My many thanks to the lovely people at Bloomsbury for sending me this book.  Some time back I read and enjoyed this author's book A Is For Arsenic: The Poisons of Agatha Christie, in which the author had surveyed Christie's novels and short stories, and then wrote about fourteen different poisons -- arsenic through veronal -- used by Christie to kill off her victims.  Despite the gruesome subject matter, it was a fascinating book, so when I was asked if I would like a copy of Harkup's Making the Monster, I wasn't at all going to say no.

Kathryn Harkup is a chemist and as it says on her website, a "science communicator."  On the dustjacket blurb of this book we learn that she
"completed a doctorate on her favorite chemicals, phosphines, and went on to further postdoctoral research before realising that talking, writing and demonstrating science appealed a bit more than hours slaving over a hot fume-hood."
 Thank goodness for that, because in her role as "science communicator," she is able to take some very complicated science and distill it down so that people like me can understand it.  I love science but I will admit to being mystified by it at times; here I didn't feel overwhelmed or over my head.

That's a good thing, because Making the Monster, as the blurb says, "explores the scientific background" behind Mary Shelley's masterwork, Frankenstein: Or, Modern Prometheus, first published in 1818 and then again in 1831.  The book examines the "science behind the story," but it also pieces together the "political, social and scientific world that she grew up in."  The question that she poses at the outset is this:
"How did a teenager create a work of fiction that has enthralled, inspired and terrified for two centuries?" 
which, if you consider it, is a very good question indeed, one providing the framework for what comes next.

After a section on a brief look at the Enlightenment, the author takes us not only into Mary Shelley's life (family, education, contemporaries, her possible inspirations for her work, its creation at the Villa Diodati and the scandals! that followed her and her family), but into the novel itself, both the 1818 edition and the later, revised 1831 edition.  All of that makes for fascinating reading, but where this book actually shines is in following Victor Frankenstein as he makes progress in his creation.  This part is just plain genius, since alongside Victor in the fictional world, we are taken through the history of science up to that time step by step, as the author demonstrates what information was available to a young woman with a well-rounded education and sheds light on the work of scholars or other people who may have influenced Mary Shelley in her writing.  She also reveals how Victor's work may have followed or diverted from known science of the time.

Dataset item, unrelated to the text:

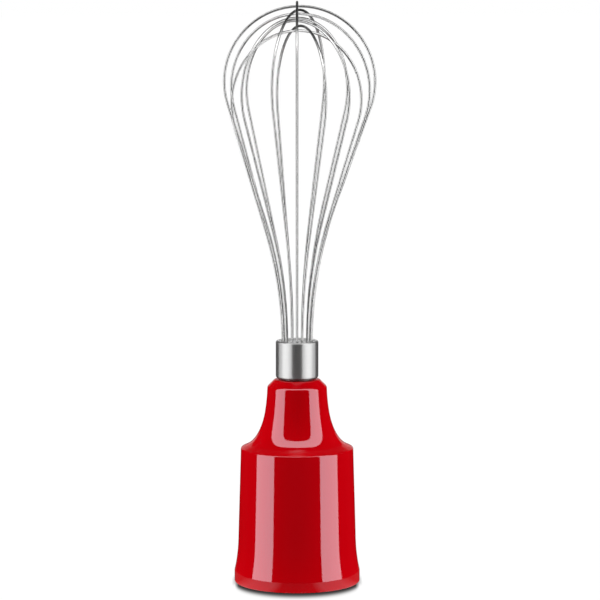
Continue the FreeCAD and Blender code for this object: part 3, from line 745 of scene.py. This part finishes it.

Victor Frankenstein and his creation; 1831 edition illustration, reproduced in this book


We are guided through Victor's work first in collecting the "raw materials" aka body parts, and this leads to a brief discussion of the history of the study of anatomy and discoveries that were made through the process, while taking us into the world of "bodysnatchers, resurrectionists or the "sack-em-up men," which could often, as the author noted, provide a good living. Using this model (the fiction vs. the real science) she goes on to examine the question of how Victor would have been able to preserve what he'd collected against the history/practices of real-world counterparts, going on into how Victor constructed his creation.  She then turns to the  "small electrical machine" he built to provide the spark of life to his creature, and then it's on to the reanimation of his finished creation, which leads to some of the most interesting writing in this book  as she goes into the history of electricity and  experimentation in its potential uses in medicine, some of it just plain creepy.

Following this section is another excellent (albeit short) chapter that focuses on the mind of creature itself, and the moral implications of its creation; there is also a timeline in the back that is quite interesting and extremely useful.

Once I started Making the Monster it was a book I was reluctant to put down for any reason, which says a lot since "scientifically-minded" is not a description I'd use in describing myself.  However, as I said earlier, the way in which the author put this book together made the science completely accessible so that the information is not at all overwhelming.   It is also a timely release, since it is now two hundred years since the publication of the original edition of Mary Shelley's Frankenstein, which as a novel has continuously captured people's imagination over the centuries.  Anyone at all who has read Shelley's book will love this one which gets behind the science fiction into the science fact.

highly recommended -- and again, my many, many thanks to the powers that be at Bloomsbury.